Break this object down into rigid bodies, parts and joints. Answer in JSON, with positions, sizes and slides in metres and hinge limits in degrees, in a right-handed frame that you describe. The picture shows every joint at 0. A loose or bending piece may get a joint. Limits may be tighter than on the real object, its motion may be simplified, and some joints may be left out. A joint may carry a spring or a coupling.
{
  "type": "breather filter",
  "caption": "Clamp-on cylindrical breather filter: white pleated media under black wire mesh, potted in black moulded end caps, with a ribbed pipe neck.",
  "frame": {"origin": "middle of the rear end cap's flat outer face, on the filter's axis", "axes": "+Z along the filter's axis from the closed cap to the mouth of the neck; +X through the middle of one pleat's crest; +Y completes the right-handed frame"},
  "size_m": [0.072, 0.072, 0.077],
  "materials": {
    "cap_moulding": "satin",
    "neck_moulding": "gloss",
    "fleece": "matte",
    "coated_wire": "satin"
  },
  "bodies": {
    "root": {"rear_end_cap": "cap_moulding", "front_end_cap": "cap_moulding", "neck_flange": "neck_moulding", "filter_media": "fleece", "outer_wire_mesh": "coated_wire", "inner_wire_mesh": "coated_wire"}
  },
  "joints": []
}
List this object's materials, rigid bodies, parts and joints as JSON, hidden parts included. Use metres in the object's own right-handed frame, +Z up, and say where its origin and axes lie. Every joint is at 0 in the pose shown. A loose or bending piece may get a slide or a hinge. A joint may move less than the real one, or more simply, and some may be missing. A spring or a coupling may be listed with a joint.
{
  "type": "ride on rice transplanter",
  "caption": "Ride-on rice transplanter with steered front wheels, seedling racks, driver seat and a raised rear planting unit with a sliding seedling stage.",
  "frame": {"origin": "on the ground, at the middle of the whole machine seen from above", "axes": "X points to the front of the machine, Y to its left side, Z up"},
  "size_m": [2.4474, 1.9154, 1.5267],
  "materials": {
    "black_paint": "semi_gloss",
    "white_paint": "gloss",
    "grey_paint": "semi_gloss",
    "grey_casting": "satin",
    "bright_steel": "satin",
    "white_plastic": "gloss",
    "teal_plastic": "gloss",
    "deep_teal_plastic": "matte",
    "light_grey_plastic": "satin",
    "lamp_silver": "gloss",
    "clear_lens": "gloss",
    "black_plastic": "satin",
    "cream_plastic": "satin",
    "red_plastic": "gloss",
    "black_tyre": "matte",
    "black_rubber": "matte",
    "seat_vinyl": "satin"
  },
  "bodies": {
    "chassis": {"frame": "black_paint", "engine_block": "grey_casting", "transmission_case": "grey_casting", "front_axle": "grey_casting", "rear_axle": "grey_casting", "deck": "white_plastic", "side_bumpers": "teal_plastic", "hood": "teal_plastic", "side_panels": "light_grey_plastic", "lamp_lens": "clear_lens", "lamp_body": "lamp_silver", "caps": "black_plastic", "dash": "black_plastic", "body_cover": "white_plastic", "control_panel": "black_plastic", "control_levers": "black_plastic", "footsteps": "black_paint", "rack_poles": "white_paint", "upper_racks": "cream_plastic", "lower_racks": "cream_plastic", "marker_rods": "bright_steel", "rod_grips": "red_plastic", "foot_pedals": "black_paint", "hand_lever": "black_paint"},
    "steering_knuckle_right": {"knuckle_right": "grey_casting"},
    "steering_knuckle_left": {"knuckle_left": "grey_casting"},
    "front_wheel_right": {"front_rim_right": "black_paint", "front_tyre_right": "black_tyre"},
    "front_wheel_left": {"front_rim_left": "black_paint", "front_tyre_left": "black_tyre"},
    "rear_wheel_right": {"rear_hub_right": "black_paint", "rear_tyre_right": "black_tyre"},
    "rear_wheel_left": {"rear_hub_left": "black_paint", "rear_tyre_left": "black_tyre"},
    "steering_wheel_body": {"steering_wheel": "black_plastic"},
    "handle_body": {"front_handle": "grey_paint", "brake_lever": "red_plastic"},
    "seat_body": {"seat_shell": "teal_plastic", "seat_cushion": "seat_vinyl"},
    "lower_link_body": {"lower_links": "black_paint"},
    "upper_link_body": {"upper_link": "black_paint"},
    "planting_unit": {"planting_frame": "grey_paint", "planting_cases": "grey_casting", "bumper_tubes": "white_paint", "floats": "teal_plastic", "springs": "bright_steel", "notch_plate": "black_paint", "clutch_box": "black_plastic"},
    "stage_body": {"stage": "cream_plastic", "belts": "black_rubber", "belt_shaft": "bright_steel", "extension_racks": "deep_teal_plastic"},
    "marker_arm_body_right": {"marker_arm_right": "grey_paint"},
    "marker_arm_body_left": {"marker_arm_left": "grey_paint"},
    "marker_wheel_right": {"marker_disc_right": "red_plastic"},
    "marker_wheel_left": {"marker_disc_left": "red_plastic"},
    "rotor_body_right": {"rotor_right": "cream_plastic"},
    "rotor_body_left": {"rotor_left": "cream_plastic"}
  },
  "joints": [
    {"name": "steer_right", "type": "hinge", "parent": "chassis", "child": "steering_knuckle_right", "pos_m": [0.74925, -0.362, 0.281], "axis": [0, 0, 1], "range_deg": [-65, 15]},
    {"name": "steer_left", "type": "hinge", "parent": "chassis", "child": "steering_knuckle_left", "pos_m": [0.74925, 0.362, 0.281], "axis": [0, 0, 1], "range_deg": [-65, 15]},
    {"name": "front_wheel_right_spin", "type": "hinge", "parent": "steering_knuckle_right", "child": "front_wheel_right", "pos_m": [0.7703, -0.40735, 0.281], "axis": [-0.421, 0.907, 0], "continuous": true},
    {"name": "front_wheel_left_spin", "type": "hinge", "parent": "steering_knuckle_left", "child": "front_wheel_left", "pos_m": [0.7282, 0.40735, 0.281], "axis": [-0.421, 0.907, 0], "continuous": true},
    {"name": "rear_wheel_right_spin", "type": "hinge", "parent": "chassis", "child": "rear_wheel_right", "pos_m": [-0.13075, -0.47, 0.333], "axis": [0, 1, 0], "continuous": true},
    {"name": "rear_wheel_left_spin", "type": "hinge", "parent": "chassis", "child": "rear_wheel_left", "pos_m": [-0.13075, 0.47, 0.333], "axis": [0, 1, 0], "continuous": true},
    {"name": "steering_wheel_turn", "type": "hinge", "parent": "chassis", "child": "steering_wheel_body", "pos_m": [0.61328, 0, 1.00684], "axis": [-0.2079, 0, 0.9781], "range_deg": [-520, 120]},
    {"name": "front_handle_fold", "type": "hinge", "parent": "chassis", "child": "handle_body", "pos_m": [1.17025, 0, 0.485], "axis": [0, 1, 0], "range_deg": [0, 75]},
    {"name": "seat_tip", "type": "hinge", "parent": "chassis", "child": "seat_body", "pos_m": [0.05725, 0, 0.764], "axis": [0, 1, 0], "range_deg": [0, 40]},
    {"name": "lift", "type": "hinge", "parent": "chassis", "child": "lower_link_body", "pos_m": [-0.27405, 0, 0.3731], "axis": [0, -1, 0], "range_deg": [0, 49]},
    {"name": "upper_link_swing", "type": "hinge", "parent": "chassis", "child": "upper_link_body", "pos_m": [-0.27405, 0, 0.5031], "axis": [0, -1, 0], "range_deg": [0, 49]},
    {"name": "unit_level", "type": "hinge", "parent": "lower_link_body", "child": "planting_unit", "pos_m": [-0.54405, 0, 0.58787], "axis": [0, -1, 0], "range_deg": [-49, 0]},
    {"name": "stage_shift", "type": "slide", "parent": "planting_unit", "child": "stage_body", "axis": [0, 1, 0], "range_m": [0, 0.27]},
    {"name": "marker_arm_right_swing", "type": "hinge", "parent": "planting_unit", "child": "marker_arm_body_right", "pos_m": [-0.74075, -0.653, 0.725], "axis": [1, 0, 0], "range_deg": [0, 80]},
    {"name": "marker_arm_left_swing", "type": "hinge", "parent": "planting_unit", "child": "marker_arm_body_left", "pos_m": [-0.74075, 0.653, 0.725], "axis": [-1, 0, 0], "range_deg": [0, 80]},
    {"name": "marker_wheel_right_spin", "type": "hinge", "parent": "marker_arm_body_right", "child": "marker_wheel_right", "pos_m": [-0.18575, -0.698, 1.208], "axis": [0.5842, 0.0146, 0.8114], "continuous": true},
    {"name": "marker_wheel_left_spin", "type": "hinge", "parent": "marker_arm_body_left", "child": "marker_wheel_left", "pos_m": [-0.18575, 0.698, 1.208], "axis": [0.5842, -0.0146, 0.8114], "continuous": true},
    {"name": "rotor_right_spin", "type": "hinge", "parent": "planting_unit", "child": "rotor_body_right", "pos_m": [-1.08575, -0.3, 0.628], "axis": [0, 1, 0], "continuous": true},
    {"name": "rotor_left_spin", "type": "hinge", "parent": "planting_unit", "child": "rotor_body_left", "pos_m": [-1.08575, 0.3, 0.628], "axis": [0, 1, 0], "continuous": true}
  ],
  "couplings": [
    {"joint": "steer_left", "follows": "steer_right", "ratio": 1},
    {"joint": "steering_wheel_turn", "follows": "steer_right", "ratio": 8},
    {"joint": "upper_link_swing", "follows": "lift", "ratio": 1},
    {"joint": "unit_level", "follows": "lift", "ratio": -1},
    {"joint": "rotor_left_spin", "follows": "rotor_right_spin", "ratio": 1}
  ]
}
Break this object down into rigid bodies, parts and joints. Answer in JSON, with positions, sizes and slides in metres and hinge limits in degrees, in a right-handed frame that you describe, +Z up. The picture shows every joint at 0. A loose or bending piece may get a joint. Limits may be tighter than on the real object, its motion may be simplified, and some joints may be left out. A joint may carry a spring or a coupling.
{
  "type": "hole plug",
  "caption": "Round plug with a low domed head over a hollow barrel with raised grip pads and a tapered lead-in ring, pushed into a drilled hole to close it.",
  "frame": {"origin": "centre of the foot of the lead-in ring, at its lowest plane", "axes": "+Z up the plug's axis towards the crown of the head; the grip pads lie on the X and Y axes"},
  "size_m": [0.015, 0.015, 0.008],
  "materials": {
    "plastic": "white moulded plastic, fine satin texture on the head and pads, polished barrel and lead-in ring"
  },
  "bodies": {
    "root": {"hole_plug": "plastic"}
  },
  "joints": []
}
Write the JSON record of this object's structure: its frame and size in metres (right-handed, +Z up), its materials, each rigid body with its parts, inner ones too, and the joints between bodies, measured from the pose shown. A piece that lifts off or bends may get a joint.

━━━━━━━━━━━━━━━━

In the records above, how many lines hold the string "this"? Reply with only the number.

4